Na maior parte do século XX, os Estados Unidos foram o país mais poderoso e influente, porque tornaram-se muito bem-sucedidos naquela época. Talvez no século XXI nos aperceberemos de que vamos ser mais e mais influenciados pelo que está a acontecer no Oriente, como na China, na Coeia... A minha filha é uma grande fã de música pop coreana. Por isso, é muito provável que o Oriente volte a ser a mais influente parte do mundo, dentro de poucos anos.

Esta pandemia fez com que o mundo olhasse para a China como menos desenvolvida cientificamente, mesmo que isso não seja verdade?

A ciência chinesa - a ciência chinesa moderna - é muito desenvolvida, na verdade. Cresceu muito rapidamente ao longo das últimas décadas. Penso que há perguntas abertas acerca da relação entre a ciência chinesa e a origem desta pandemia em particular. Mas penso que a maior parte da ciência desenvolvida hoje na China é fruto da que é desenvolvida no Ocidente.

Quando os chineses pensam no seu mundo, a sua visão é muito colorida por aquilo a que chamariam de tradicional. É um híbrido entre a ciência ancestral chinesa e a ciência ocidental moderna, o que é uma combinação muito interessante.

Quanto à pandemia, acredito que tem havido um encobrimento da sua origem na China. Não forneceram a informação de que precisávamos para compreender de onde veio, e isso é muito lamentável, porque temos de prevenir que volte a acontecer.

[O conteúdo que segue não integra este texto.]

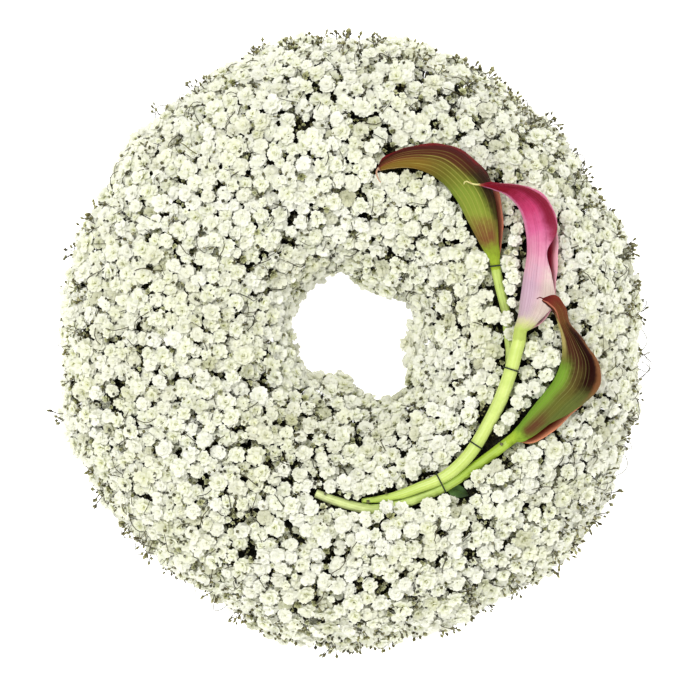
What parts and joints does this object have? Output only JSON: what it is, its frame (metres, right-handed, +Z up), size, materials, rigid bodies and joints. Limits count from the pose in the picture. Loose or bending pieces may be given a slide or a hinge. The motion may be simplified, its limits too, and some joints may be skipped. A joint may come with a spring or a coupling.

O problema na China não é a população, mas o facto de terem um Governo comunista. Não é uma democracia nem um país liberal, infelizmente.

Qual é o seu interesse maior neste momento e que o está a fascinar em termos de investigação? Qual é o tema do seu próximo livro?

Já quase terminei um livro sobre a história da ideia do globo, sobre a história de como foi descoberto que a Terra era redonda, no Antigo Egito, e de como essa ideia se espalhou para todo o mundo, através da Europa, Médio Oriente e Índia, e logo a seguir a China, até ao presente. Espero que esse livro seja publicado, pelo menos em inglês, no decurso do próximo ano ou dos próximos dois anos.